Why does Kocic take such a contrarian view, at least relative to the broader market? Because, as he explains, “if bear steepeners and bull flatteners were to continue to be the dominant curve modes, monetary policy shocks are at risk of being amplified, and the potential for a disruptive unanchoring of the back end of the curve, with its hazardous ramifications for risk assets and credit in particular, is heightened.”

This is why normalization requires front-loading monetary policy shocks and focusing on the front end with the fed funds rate remaining the primary policy tool, while – despite some calls to the contrary – the balance sheet unwind should remain predictable and controlled.

Whether Kocic is correct or not we will know shortly, perhaps as soon as March, when the Fed – which as we discussed previously remains a hostage to markets – will be pressed to halt its balance sheet reduction, and which would immediately crush Kocic’s theory that the Fed is purposefully normalizing instead of simply being forced to react to the market’s every whim.

In any case – accuracy of the DB strategist notwithstanding – the bigger problem, and this goes back to our point from last week, is that no matter what the Fed does at this point, its actions will almost certainly precipitate the very recession it hopes to avoid.

Why?
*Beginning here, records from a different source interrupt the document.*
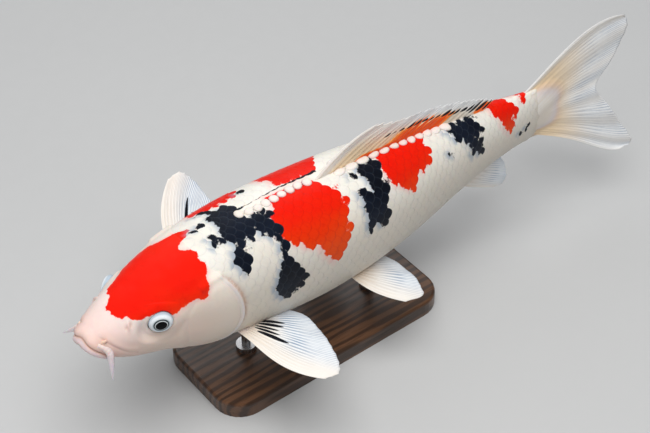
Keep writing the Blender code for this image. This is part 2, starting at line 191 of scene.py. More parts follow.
BLACK_PATCHES = (
    (   # the shoulder
        (127, -24), (134, -21), (142, -13), (135, -9), (137, -3), (136, 5), (135, 12), (133, 17), (138, 19),
        (140, 28), (135, 32), (132, 36), (130, 40), (135, 44), (137, 50), (139, 51), (144, 46), (149, 38),
        (147, 29), (151, 25), (154, 31), (157, 28), (160, 23), (161, 31), (167, 30), (168, 34), (172, 38),
        (176, 38), (181, 34), (179, 29), (177, 26), (180, 21), (182, 16), (177, 10), (170, 8), (161, 7),
        (156, 0), (156, -4), (161, -8), (158, -14), (150, -18), (140, -23),
    ),
    # spots round the shoulder
    ((122, 8), (131, 7), (134, 11), (132, 17), (125, 20), (124, 14)),
    ((120, -11), (126, -10), (128, -5), (123, -4)),
    ((116, -7), (119, -7), (119, -4), (116, -4)),
    ((169, -26), (176, -23), (178, -20), (170, -21)),
    ((176, 39), (181, 45), (179, 51), (174, 48)),
    (   # under the saddle
        (173, 50), (182, 55), (189, 69), (193, 81), (189, 91), (183, 96), (176, 98), (170, 100), (165, 91),
        (163, 76), (169, 62),
    ),
    (   # the middle
        (273, 6), (284, 9), (288, 14), (287, 21), (284, 28), (288, 37), (287, 43), (284, 48), (280, 49),
        (280, 60), (278, 66), (272, 71), (267, 64), (263, 65), (258, 72), (255, 71), (254, 62), (256, 52),
        (256, 44), (254, 37), (258, 32), (264, 37), (270, 35), (273, 28), (273, 22), (268, 20), (268, 12),
    ),
    ((257, 12), (260, 13), (259, 18), (257, 17)),
    (   # towards the tail
        (368, 12), (380, 6), (387, 9), (391, 6), (409, 3), (410, 7), (406, 10), (412, 16), (412, 20),
        (408, 24), (402, 23), (401, 26), (410, 34), (409, 40), (403, 45), (398, 42), (395, 48), (392, 40),
        (392, 28), (386, 28), (383, 20), (378, 25), (374, 24), (373, 16),
    ),
    ((360, 30), (366, 30), (367, 36), (361, 36)),
    ((459, 35), (465, 35), (465, 42), (459, 42)),
    ((469, 31), (474, 31), (474, 36), (470, 37)),
    # the right flank
    ((150, -62), (166, -58), (178, -66), (182, -84), (172, -98), (158, -92), (160, -78), (148, -74)),
    ((262, -50), (280, -46), (288, -62), (280, -84), (268, -92), (258, -76)),
    ((376, -26), (396, -22), (408, -30), (402, -48), (388, -56), (378, -44)),
)
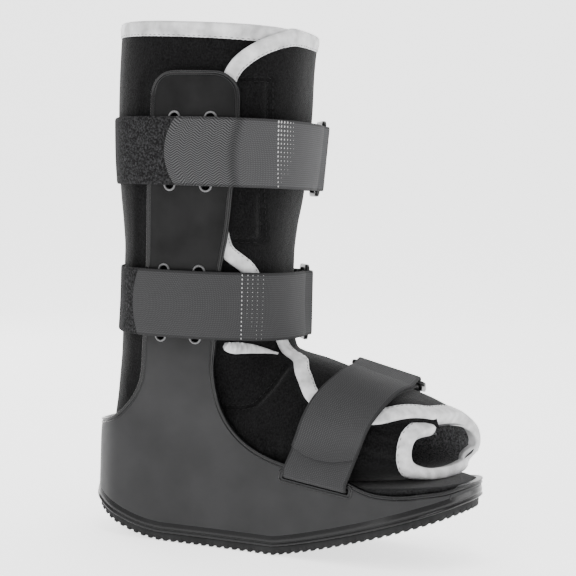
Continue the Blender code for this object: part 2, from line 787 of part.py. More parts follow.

The following chart from SocGen answers that question in grandiose simplicity: because it is not the curve flattening that is the recession catalyst – it is sharp curve steepening, whether bull or bear-driven, that precedes the immediate onset of the recession.

And once the steepener trade finally takes off, Kocic’s variant perception that “recent market dynamics would be consistent with the US economy already being in a recession” would be spot on: at that point, the bond market would finally admit that everything that happened ever since the Fed though it could normalize has been one massive mistake…. just as Ben Bernanke predicted admitted in May 2014, when he said that there would be “no rate normalization during my lifetime.”